GIVEN PROBLEM: Restate word for word the lines of the records below, starting at the line that contains "flap_axis = outward(FLAP_ROOT)" and ending at the line that contains "obj.parent = empty", with both of those lines included and nothing else.

3D code data:
__________________________________________________

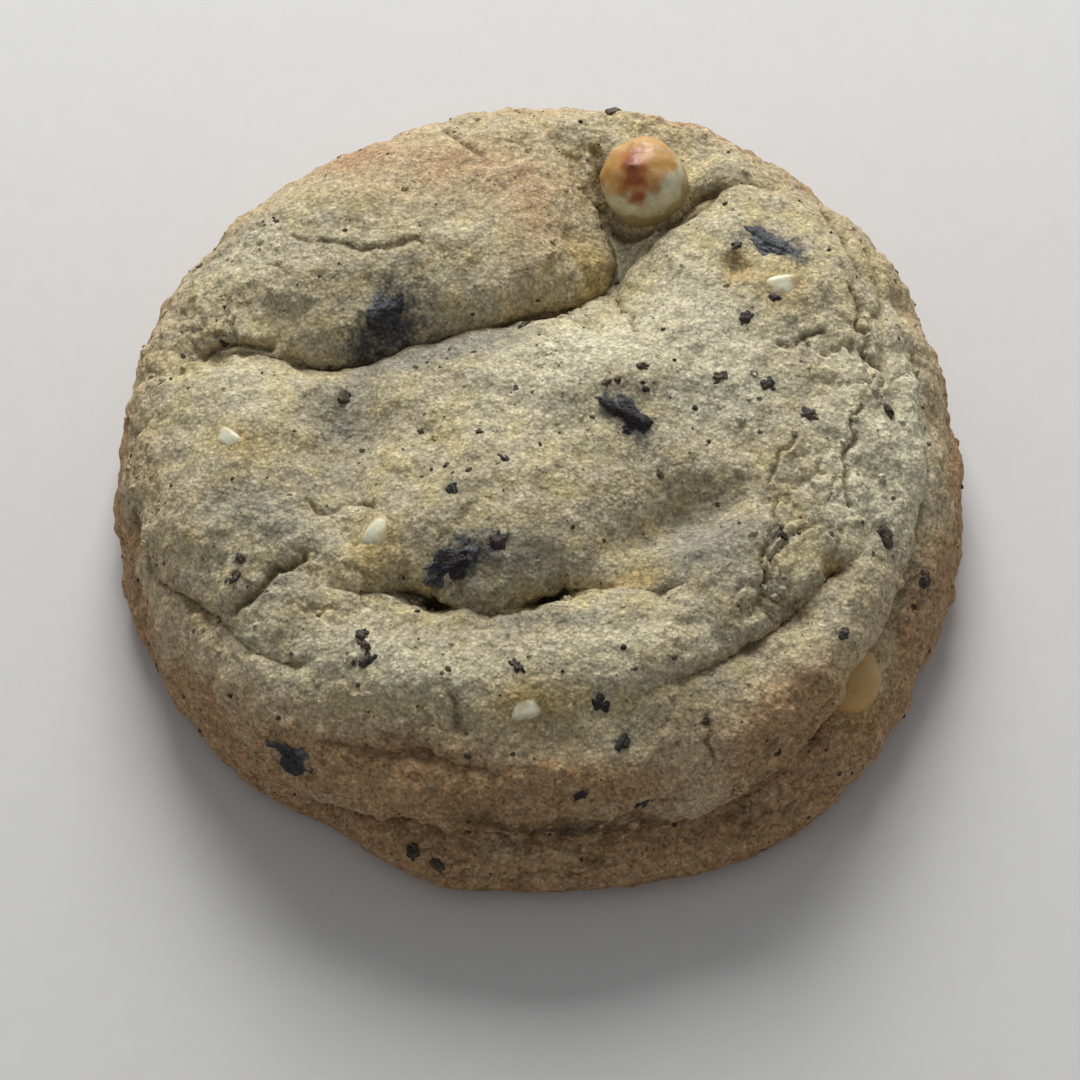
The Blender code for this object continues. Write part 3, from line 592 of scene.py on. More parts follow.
# Grey dust in the dough, and painted shade in the torn hollow, the valleys and faces turned from the lamp.
GREY_AND_SHADE = [
    (7.5, 21, 7, 4.5, 98, 0.2), (-9, 7.5, 10, 2.6, 15, 1.0), (-20, -6, 3, 10, 0, 0.5),
    (-3, -18, 10, 4, 0, 0.45), (14, -14, 9, 5, 25, 0.3), (18.5, -17, 7, 4, 25, 0.9),
    (-21.9, -0.7, 4, 4, 0, 0.5), (-30, -12, 6, 3.5, -20, 0.8), (0, -25.5, 9, 1.8, 0, 0.7),
    (30, 8, 6, 7, 0, 0.2), (-17, 11, 8, 4, 25, 0.5), (24, -24, 7, 3, 35, 0.3), (24, -35, 7, 4, 40, 0.4),
    (-27, -20, 6, 4, -30, 0.35), (-14, 8, 5, 3, 0, 0.6), (-34, 24, 6, 4, 40, 0.35),
    (-24, 20, 7, 4, 10, 0.3),
]
# Painted light: the pale spots lighten lit ridges, rims and the hollow's floor, besides paler dough.
PALE_AND_LIGHT = [
    (-14, -29.5, 12, 3.2, -14, 0.8), (9, -28, 11, 3.2, 10, 0.7), (-32, -1, 6, 6, 0, 0.7),
    (7, 6, 10, 5, 10, 0.6), (14, 14, 6, 3, 35, 0.6), (24.2, 13.4, 4.6, 1.5, 8, 1.3),
    (-24, -14, 5, 4, 0, 0.4), (11, 22, 6, 5, 0, 0.6), (34, -10, 5, 9, 0, 0.8), (39, 8, 4, 9, 0, 0.5),
    (-30, 20, 6, 5, 0, 0.6), (0, -2, 8, 5, 0, 0.5), (-28, -28, 6, 3, -40, 0.5), (28, -27, 8, 3, 42, 0.4),
    (0, 6, 9, 6, 0, 0.5), (19, 8, 7, 5, 0, 0.7), (19, 0, 6, 4, 0, 1.3), (7, 22, 4, 4, 0, 0.7),
    (32, 4, 6, 12, 0, 0.5), (41, -5, 4, 12, 0, 0.8),
]
HALO = [
    (11.4, 29.4, 5.6, 5.6, 0, 0.6), (-31.6, -4.2, 4.2, 2.4, -35, 0.9), (-16.6, -17, 3.8, 2.6, 60, 0.8),
    (-1.2, -34.6, 4.6, 2.6, 0, 0.9), (24.6, 13.8, 4.2, 3.0, 0, 0.9), (36, -31, 4.4, 3.6, -40, 0.9),
    (9.6, -20, 3.6, 1.3, 4, 1.0), (19.8, 16.4, 1.6, 2.2, 0, 1.0), (4.2, 19.5, 1.3, 3.2, 5, 1.0),
    (31, -18.4, 1.8, 1.4, 0, 1.0), (2, -24.5, 3, 1, 0, 0.3),
]
STAIN = [
    (-16.2, 13.0, 4.8, 2.3, 32, 1.0), (-19.6, 11.2, 2.6, 1.6, 20, 0.6), (9.8, -3.2, 4.2, 2.0, -42, 1.0),
    (12.0, 0.8, 3.0, 1.8, -10, 0.35), (-7.4, -17.2, 3.2, 1.6, -8, 0.9), (-4.4, -18.4, 1.8, 1.2, 0, 0.7),
    (23.4, 20.2, 3.6, 1.7, -25, 0.95), (26.2, 17.6, 2.2, 2.0, -40, 0.6), (19.8, 19.0, 1.4, 1.0, 0, 0.5),
    (28.4, -1.0, 2.4, 1.6, -15, 0.45), (24.0, 2.4, 1.6, 2.4, 20, 0.5), (-2.6, 10.4, 3.4, 1.2, 20, 0.45),
    (-20.2, 2.4, 1.8, 1.5, 0, 0.5), (-20, -1.2, 1.6, 1.6, 0, 0.4), (-26.4, -38.6, 3.0, 2.2, -30, 0.6),
    (8.4, -38.2, 1.8, 1.4, 0, 0.5), (37.2, -14.2, 2.0, 2.2, 0, 0.6), (-5.2, -6.8, 2.0, 1.2, 30, 0.3),
    (19.8, 16.8, 1.0, 0.9, 0, 0.8), (23.8, 12.6, 0.8, 0.8, 0, 0.8), (36, 1.5, 1.4, 2.4, 0, 0.4),
    (-31, -19.4, 1.6, 1.6, 0, 0.5), (-22.4, 18.8, 2.0, 1.4, 0, 0.25), (13, -9, 5, 2, 30, 0.3),
]
# Painted shade in the mouths under the lip and along the waist, as dark as a fold's crevice shade.
MOUTH_SHADE = [
    (-10.8, -21.4, 2.6, 1.4, -8, 1.0), (0.8, -21.2, 3.3, 1.4, 8, 1.0), (2.4, -46.2, 7, 1.3, -2, 0.9),
    (-6.5, -44.6, 5, 1.1, -12, 0.6), (12, -45.6, 5, 1.2, 6, 0.8),
]

# The foot's browning starts at an uneven line.
uneven_length = length_on_skin + 5 * noise_at(skin_points, 7, 61) + 3 * noise_at(skin_points, 2.5, 63)
brown = hills(skin_uv, BROWN) + 0.55 * smooth_step(36, 47, length_on_skin)
brown += 0.95 * smooth_step(46.5, 54, uneven_length)
brown += 0.25 * noise_at(skin_points, 7, 29)
grey_and_shade = hills(skin_uv, GREY_AND_SHADE) + 0.25 * noise_at(skin_points, 6, 31)
pale_and_light = hills(skin_uv, PALE_AND_LIGHT) + 0.2 * noise_at(skin_points, 5, 37)
halo, stain = 1.25 * hills(skin_uv, HALO), hills(skin_uv, STAIN)
crevice_tone_and_shade = np.maximum(crevice_tone_and_shade, hills(skin_uv, MOUTH_SHADE))
under = smooth_step(FLAT_START - 6, FLAT_START, length_on_skin)
print("brown on", round(100 * float((brown > 0.5).mean())), "percent of the skin")

# %% Keep the tints in the mesh
def keep_colour(mesh, name, red, green, blue):
    """Stores three values a vertex as one colour attribute."""
    channels = np.clip(np.stack([red, green, blue, np.ones(len(red))], 1), 0, 1)
    layer = mesh.color_attributes.new(name, "FLOAT_COLOR", "POINT")
    layer.data.foreach_set("color", channels.astype(np.float32).ravel())


# The bake colour holds the browning, the pale tint with its painted light, and the underside.
keep_colour(dough_mesh, "bake", brown, pale_and_light, under)
# The dust colour holds grey dust with its painted shade, the stains and the halos.
keep_colour(dough_mesh, "dust", grey_and_shade, stain, halo)
keep_colour(dough_mesh, "depth", crevice_tone_and_shade, crack_shade, rough)

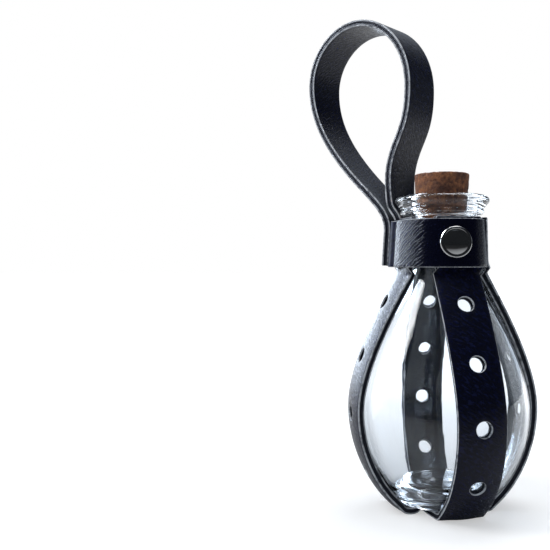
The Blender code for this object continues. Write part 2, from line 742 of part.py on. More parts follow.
def make_rivet(label, height):
    place = collar_place(LOOP_AZIMUTH, COLLAR_BOTTOM + height)
    foot_top = BAND_INNER + RIVET_FOOT_SHEET
    face = OUTER_BRANCH_MID + STRAP / 2
    beyond = 3 * MM
    post_profile = [
        (0, BAND_INNER),
        (RIVET_FOOT_RADIUS, BAND_INNER),
        (RIVET_FOOT_RADIUS, foot_top),
        (RIVET_POST_RADIUS, foot_top),
        (RIVET_POST_RADIUS, face - GAP),
        (0, face - GAP),
    ]
    turned("loop_rivet_post_" + label, post_profile, RIVET_SEGMENTS, NICKEL, place)
    domed_cap(
        "loop_rivet_cap_" + label, place, RIVET_CAP_RADIUS, RIVET_CAP_RISE, face + GAP,
        RIVET_POST_RADIUS, face, RIVET_SEGMENTS,
    )
    hole = [
        (0, BAND_INNER - beyond),
        (RIVET_FOOT_RADIUS + GAP, BAND_INNER - beyond),
        (RIVET_FOOT_RADIUS + GAP, foot_top + GAP),
        (RIVET_POST_RADIUS + GAP, foot_top + GAP),
        (RIVET_POST_RADIUS + GAP, face + beyond),
        (0, face + beyond),
    ]
    layers = [band, *end_plies["loop_tucked_end"], *end_plies["loop_riveted_end"]]
    recess("loop_rivet_hole_" + label, place, hole, layers)


# Moving pieces hang from an empty on their joint's axis

def carry(name, position, azimuth, pieces):
    joint = bpy.data.objects.new(name, None)
    joint.empty_display_size = 10 * MM
    joint.matrix_world = Matrix.Translation(position) @ Matrix.Rotation(math.radians(azimuth), 4, "Z")
    bpy.context.scene.collection.objects.link(joint)
    for piece in pieces:
        piece.parent = joint
        piece.matrix_parent_inverse = joint.matrix_world.inverted()


snap_cap, snap_socket = make_snap()
for rivet_label, rivet_height in zip(("lower", "upper"), RIVET_HEIGHTS):
    make_rivet(rivet_label, rivet_height)

flap_axis = outward(FLAP_ROOT) * (BAND_OUTER + COLLAR_FLARE) + Vector((0, 0, SNAP_HEIGHT))
carry("flap_hinge", flap_axis, FLAP_ROOT, (flap, snap_cap, snap_socket))
loop_axis = LOOP.spot(loop_stop - 1, 0, STRAP / 2)
carry("loop_hinge", loop_axis, LOOP_AZIMUTH, loop_plies)
print("flap hinge at", [round(value, 5) for value in flap_axis])
print("loop hinge at", [round(value, 5) for value in loop_axis])
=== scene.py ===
import math

import bmesh
import bpy
import numpy as np
from mathutils import Matrix, Vector, noise
from mathutils.geometry import delaunay_2d_cdt


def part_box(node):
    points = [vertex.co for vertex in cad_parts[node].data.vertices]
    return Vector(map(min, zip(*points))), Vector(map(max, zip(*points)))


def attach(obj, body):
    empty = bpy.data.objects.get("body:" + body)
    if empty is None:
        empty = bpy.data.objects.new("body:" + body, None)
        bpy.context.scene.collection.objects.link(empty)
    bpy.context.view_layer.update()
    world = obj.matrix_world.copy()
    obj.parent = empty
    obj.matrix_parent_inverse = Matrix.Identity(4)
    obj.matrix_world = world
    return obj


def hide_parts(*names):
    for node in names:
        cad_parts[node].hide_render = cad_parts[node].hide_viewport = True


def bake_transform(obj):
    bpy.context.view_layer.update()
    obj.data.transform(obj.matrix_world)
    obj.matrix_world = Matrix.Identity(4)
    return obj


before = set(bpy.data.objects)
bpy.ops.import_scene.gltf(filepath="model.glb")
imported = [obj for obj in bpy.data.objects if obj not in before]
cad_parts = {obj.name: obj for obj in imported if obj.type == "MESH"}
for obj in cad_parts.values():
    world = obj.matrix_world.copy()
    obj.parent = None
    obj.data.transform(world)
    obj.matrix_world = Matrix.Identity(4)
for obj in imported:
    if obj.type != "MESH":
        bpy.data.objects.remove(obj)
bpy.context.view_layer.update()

# The glass flask. Clear soda glass, free of colour, blown into a light-bulb shape with a fire-polished
# double-beaded lip. The foot is pushed up into a punt, whose round edge shows through the wall.

MM = 0.001
SNUG = 0.3 * MM
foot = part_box("glass_bottle")[0][2]
lip_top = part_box("glass_bottle")[1][2]
belly_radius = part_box("glass_bottle")[1][0]
belly_height = foot + 38.0 * MM
neck_radius, neck_flare = 12.7 * MM, 0.5 * MM
neck_start = foot + 96.9 * MM
under_lip = foot + 115.6 * MM
lip_radius, upper_bead_round = 18.9 * MM, 1.7 * MM
lower_bead_radius, lower_bead_round = 16.85 * MM, 1.35 * MM
bead_inset = 2.1 * MM
# How the outline leaves the neck, and how full its curves are, in shares of the shoulder and the bowl
shoulder_ease, shoulder_fullness = (0.3 * MM, 0.07), 0.36
bowl_fullness, heel_pull = 0.45, (0.47, 0.155)
foot_radius = 18.0 * MM
punt_radius, punt_depth, punt_dome = 17.0 * MM, 6.4 * MM, 0.3 * MM
glass_wall, wall_end = 2.0 * MM, foot + 9.0 * MM
cork_tip, cork_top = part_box("cork_stopper")[0][2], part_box("cork_stopper")[1][2]
cork_tip_radius, cork_top_radius = 9.8 * MM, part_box("cork_stopper")[1][0]


def mix(a, b, share):
    return a + (b - a) * share


def bezier(start, out_handle, in_handle, end, steps):
    """Points of a cubic from start to end, without its first point."""
    line = []
    for i in range(1, steps + 1):
        t = i / steps
        weights = ((1 - t) ** 3, 3 * (1 - t) ** 2 * t, 3 * (1 - t) * t * t, t**3)
        corners = (start, out_handle, in_handle, end)
        line.append(tuple(sum(w * c[k] for w, c in zip(weights, corners)) for k in (0, 1)))
    return line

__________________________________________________

RESULT:
flap_axis = outward(FLAP_ROOT) * (BAND_OUTER + COLLAR_FLARE) + Vector((0, 0, SNAP_HEIGHT))
carry("flap_hinge", flap_axis, FLAP_ROOT, (flap, snap_cap, snap_socket))
loop_axis = LOOP.spot(loop_stop - 1, 0, STRAP / 2)
carry("loop_hinge", loop_axis, LOOP_AZIMUTH, loop_plies)
print("flap hinge at", [round(value, 5) for value in flap_axis])
print("loop hinge at", [round(value, 5) for value in loop_axis])
=== scene.py ===
import math

import bmesh
import bpy
import numpy as np
from mathutils import Matrix, Vector, noise
from mathutils.geometry import delaunay_2d_cdt


def part_box(node):
    points = [vertex.co for vertex in cad_parts[node].data.vertices]
    return Vector(map(min, zip(*points))), Vector(map(max, zip(*points)))


def attach(obj, body):
    empty = bpy.data.objects.get("body:" + body)
    if empty is None:
        empty = bpy.data.objects.new("body:" + body, None)
        bpy.context.scene.collection.objects.link(empty)
    bpy.context.view_layer.update()
    world = obj.matrix_world.copy()
    obj.parent = empty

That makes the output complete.